Одно “сегодня”, призрачное и предельно реальное» [Макарова 2000]. В этом вневременном, парадоксально «реальном» и «иллюзорном» одновременно, у Фридл, по словам автора, обнаруживается «божественная сила», источником которой являются дети, божественная жажда милосердия и любовь как «единственная сила, способная одолеть хаос» [Макарова 2000]. Работа этой силы направлена как раз на выведение «реального» сегодня из вневременности и включение его во временную длительность, в личностный нарратив:

У детей в гетто, как и у стариков, прошлое отрезано от настоящего. Оно кажется сказкой. Но когда они рисуют эти «сказки» во всех подробностях – обстановку в квартире, часы на стене, ларек напротив дома, – они возвращают прошлому реальные очертания, приближают его к себе.
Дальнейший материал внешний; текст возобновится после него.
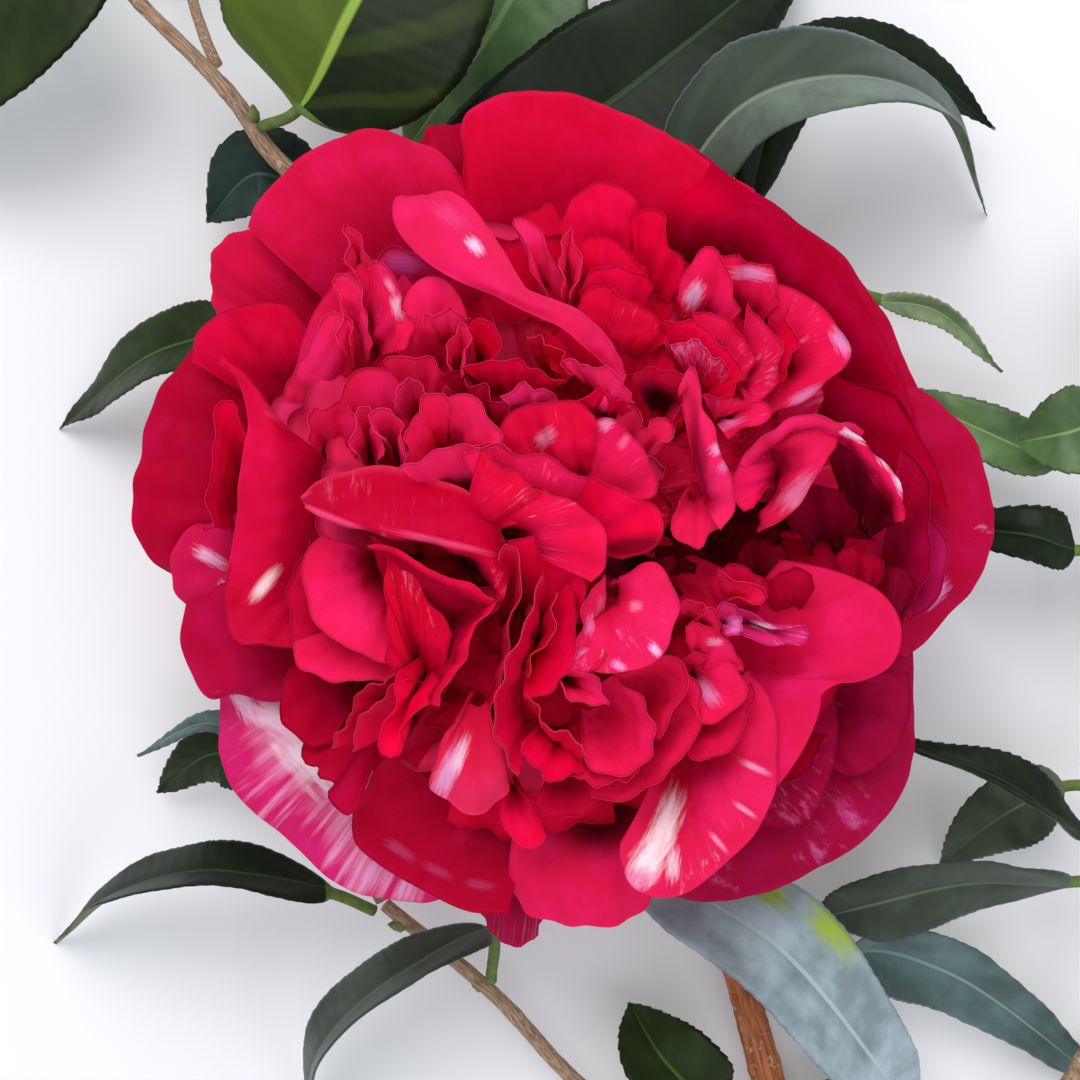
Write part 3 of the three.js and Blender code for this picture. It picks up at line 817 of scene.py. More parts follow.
# The scales in each row, the heights of their foot and rim, their reach, and the turn of the row.
CALYX_ROWS = (
    {"count": 5, "foot": 17.3, "rim": 22.5, "reach": 6.2, "turn": 0.3},
    {"count": 5, "foot": 18.2, "rim": 26.5, "reach": 9.4, "turn": 0.9},
    {"count": 6, "foot": 19.5, "rim": 31.5, "reach": 13.2, "turn": 0.1},
)
SCALE_REACH_AT_FOOT = 2.0
SCALE_THICKNESS = 0.8


def make_calyx(materials):
    calyx = Gathering()
    for row in CALYX_ROWS:
        for number in range(row["count"]):
            middle = row["turn"] + 2 * math.pi * number / row["count"]
            width = 2 * math.pi / row["count"] * 0.72
            turn, up = np.meshgrid(np.linspace(-1, 1, 17), np.linspace(0, 1, 15), indexing="ij")
            spread = row["reach"] - SCALE_REACH_AT_FOOT
            reach = SCALE_REACH_AT_FOOT + spread * np.sin(up * math.pi / 2) ** 0.9
            reach = reach * (1 - 0.1 * up**4 * turn**2)
            rise = (row["rim"] - row["foot"]) * up**1.5
            height = row["foot"] + rise * (1 - 0.45 * np.abs(turn) ** 3)
            angle = middle + turn * width
            grid = np.stack([reach * np.cos(angle), reach * np.sin(angle), height], -1)
            calyx.add(*closed_sheet(grid, SCALE_THICKNESS), 0)
    calyx.make("calyx_scales", [materials["calyx"]], node="receptacle", slot="calyx")


# ---- the bloom's petals ------------------------------------------------------------------------

PETAL_STEP = (0.7, 0.7)          # distance between two points of a petal's mesh, across and along
FOOT_THICKNESS = 0.45
RIM_THICKNESS = 0.11
FULL_CURL_REACH = 22.0           # petals shorter than this curl less at the rim
FOLD_SPACING = 14.0
CRINKLE_SPACING = 3.2


class Fold(NamedTuple):
    """A line that a petal goes through on the way from its foot to its rim."""

    places: list
    height: tuple


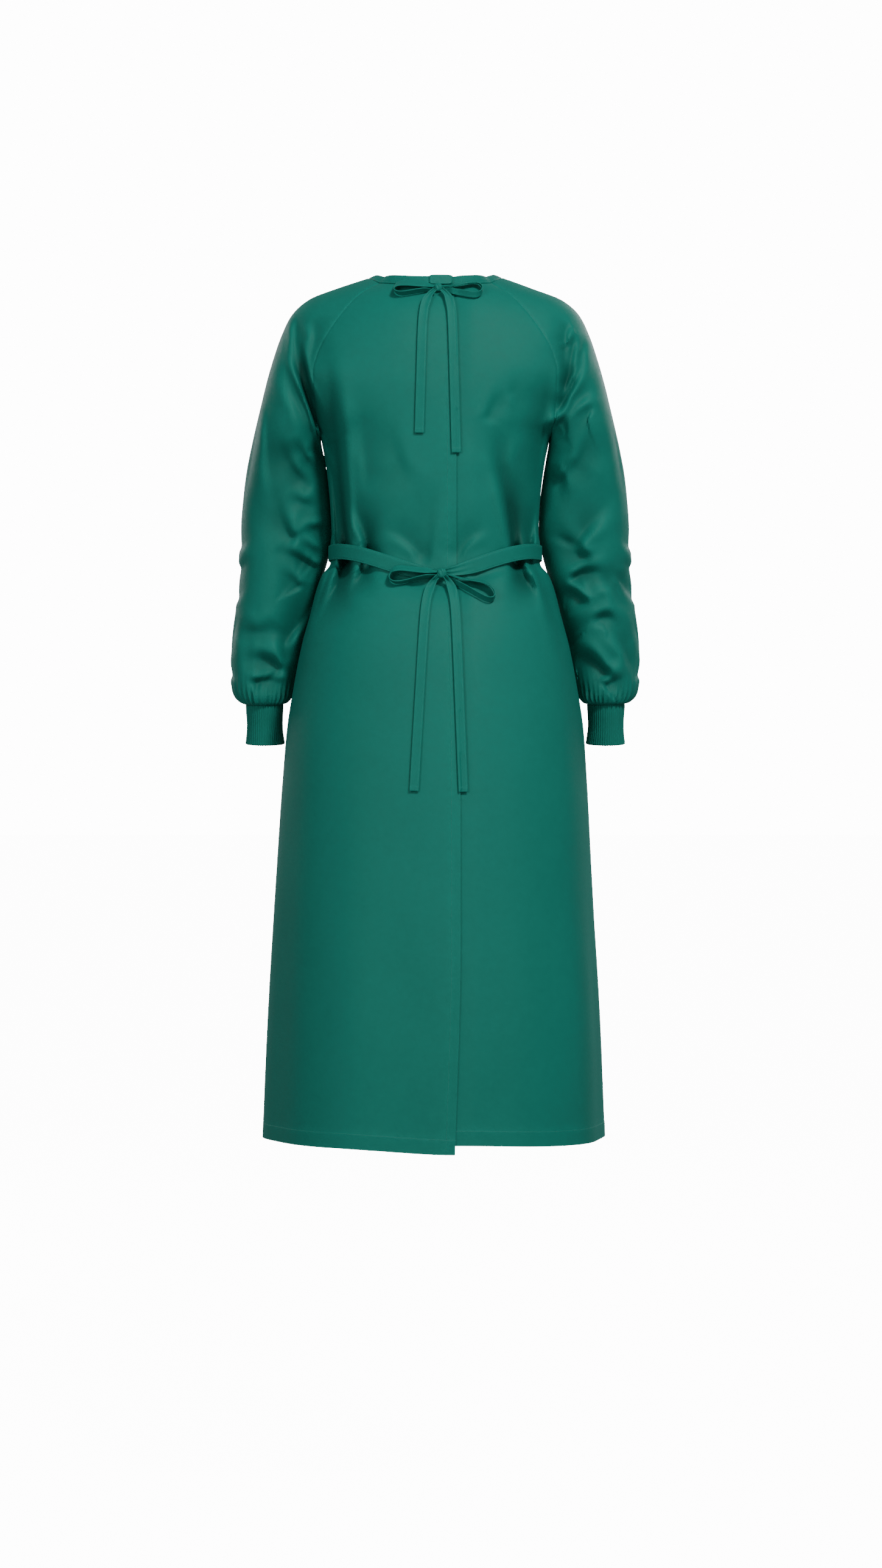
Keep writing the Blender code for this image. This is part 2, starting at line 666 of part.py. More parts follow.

Так, постепенно, восстанавливаются связи, сглаживается грань между прошлым и настоящим [Макарова 2000].

Работа искусствотерапии Фридл призвана восстановить разрушившуюся структуру времени, а значит, и личности, трансформируя методами искусства сказку в реальность. Восстановленная таким образом личность должна быть достаточно стойкой, чтобы выжить, а восстановленное время должно обещать, если не гарантировать, наступление будущего.